Colloquium M. Musen : Online datasets will never be FAIR without semantic technology: The case for CEDAR

Colloquium M. Musen – Mercredi 29 mai 2019

Online datasets will never be FAIR without semantic technology: The case for CEDAR

Abstract: The past few years have seen a flurry of interest in making online scientific data “FAIR”—findable, accessible, interoperable, and reusable. The problem is that most scientific datasets are not FAIR. When left to their own devices, scientists do an absolutely terrible job creating the metadata that describe the experimental datasets that make their way into online repositories. The lack of standardization makes it extremely difficult for other investigators to search for relevant datasets, to reanalyze them, and to integrate those datasets with other data. There is an urgent need to make it easy for investigators to author metadata that adhere to community standards and that describe datasets in reproducible terms. The Center for Expanded Data Annotation and Retrieval (CEDAR) has the goal of enhancing the authoring of experimental metadata to make online datasets more useful to the scientific community. CEDAR technology includes methods for managing a library of templates for representing metadata, and interoperability with a repository of standard scientific ontologies that normalize the way in which the templates may be filled out. CEDAR uses a repository of previously authored metadata from which it learns rules that drive predictive data entry, making it easier for metadata authors to perform their work. Ongoing collaborations with several major research consortia are allowing us to explore how CEDAR may ease access to scientific data sets stored in online repositories and enhance the reuse of the data to drive new discoveries.

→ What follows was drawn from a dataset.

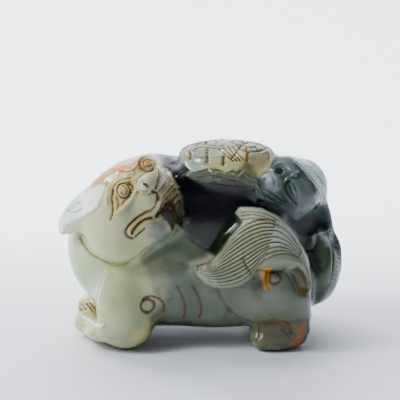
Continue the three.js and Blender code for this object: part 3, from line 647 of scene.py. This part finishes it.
for cell in ("242,145 238.6,147.4", "247,146.6 246,150.8", "255.6,146.4 258.6,150.6",
             "260,144.6 265,147.6", "244.6,143 240,142.4", "258,143 263.6,143.4"):
    cut("medallion cell", cell, 0.3, 0.5, 0.9, sides=BOTH)
cut("ball end", "269,147.6 272,151 273.4,155.6", 0.29, 0.47, 0.8, sides=BOTH)
cut("ball end", "265,150.4 268.6,154 269.4,160", 0.21, 0.47, 0.6, sides=BOTH)
cut("ball end", "258,153 262,153.6 267,151.4", -0.18, 0.4, sides=BOTH)
cut("ball foot", "178.6,158 184,164.6 191,170.6", 0.3, 0.5, 0.0)
cut("ribbon edge", "192.4,171.4 198,171.4 203,169.8 209,169 213.6,174 219,172.8 226,172.6 231,170.6 "
    "235,174.6 239,176.6 243.4,172.8 249.6,178 257,180.6", -0.32, 0.45, 0.0)
cut("ribbon fold", "215.6,169.6 223.6,171.6", 0.3, 0.4, 0.8)
cut("ribbon fold", "199,177.6 210,176 220.6,176 228,178.6 236,182", 0.34, 0.45, 0.4)
cut("ribbon fold", "204,174.6 210,174 215,177.6", 0.24, 0.4, 0.2)
cut("ribbon fold", "222,180 234,180.6 246,184", 0.3, 0.4, 0.3)
cut("ribbon hollow", "233,171.6 237,172.6 240,172", 0.6, 0.9, 0.0)
cut("ribbon lower edge", "188,176.4 198,179.4 210,182 224,183.8 239,185.4 257,188", -0.24, 0.45)
print(len(cuts), "cuts with the ball and the ribbon")

# %% [markdown]
# ## The cub
# The cub climbs over the rump with its head low and its mane brushed back. The strokes of its mane
# and its tail are even, so each row of them is a loop.

# %% Face, ears, mane and tail of the cub
cut("cub eye", ring(279.6, 170.8, 3, 2.6), 0.45, 0.6, 0.0)
cut("cub brow", "273.6,168 277,164.6 282,163 287,165.6 291.6,170 296,174", -0.34, 0.6)
cut("cub lid", "274.6,171 277.6,168 281,167.4 284.4,170", -0.3, 0.4)
cut("cub nose", "263,175 266.6,172.6 271,173.6 274,178 275,183", 0.4, 0.55)
cut("cub nostril", "265,178.6 266.6,179.6", 0.6, 0.6)
cut("cub mouth", "259.6,184.6 264,187.6 270,190.6 276,194.6 281,199", 0.55, 0.6)
cut("cub lip", "262,190.6 268,194.6 274,198.6", 0.3, 0.5)
cut("cub ear facet", "287.4,178.6 292.6,175.6 298.6,171.6", -0.45, 0.55)
cut("cub ear facet", "289.6,176 297.4,177.6 299,171", 0.35, 0.5)
cut("cub ear", "288.6,180.6 285.4,186 288,193 292,198 296.6,203", 0.55, 0.55)
cut("cub ear", "288.6,180.6 293.4,184 297,190.6 297.4,203", 0.45, 0.5)
cut("cub ear rim", "286.6,180.6 283.4,186.6 286,194 291,200.6", -0.35, 0.55)
cut("cub ear", "289.4,183.6 292,191 295.6,199", 0.5, 0.42)
cut("cub ear", "291.8,184.6 294.4,191 296.2,197", -0.3, 0.36)
cut("cub mane edge", "296,161.6 302,167 309,175 315,182 321,190 324.6,199", 0.5, 0.55)
cut("cub mane edge", "294,163 300,168.6 307,176.6 313,184 318.6,191.6 321.6,199", -0.4, 0.5)
cut("cub cheek", "299,180 306,186 312,194 315,203", -0.25, 1.0)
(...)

A short biography: Dr. Musen is Professor of Biomedical Informatics at Stanford University, where he is Director of the Stanford Center for Biomedical Informatics Research. Dr. Musen conducts research related to intelligent systems, reusable ontologies, metadata for publication of scientific data sets, and biomedical decision support. His group developed Protégé, the world’s most widely used technology for building and managing terminologies and ontologies. He is principal investigator of the National Center for Biomedical Ontology, one of the original National Centers for Biomedical Computing created by the U.S. National Institutes of Heath (NIH). He is principal investigator of the Center for Expanded Data Annotation and Retrieval (CEDAR). CEDAR is a center of excellence supported by the NIH Big Data to Knowledge Initiative, with the goal of developing new technology to ease the authoring and management of biomedical experimental metadata. Dr. Musen chaired the Health Informatics and Modeling Topic Advisory Group for the World Health Organization’s revision of the International Classification of Diseases (ICD-11) and he currently directs the WHO Collaborating Center for Classification, Terminology, and Standards at Stanford University.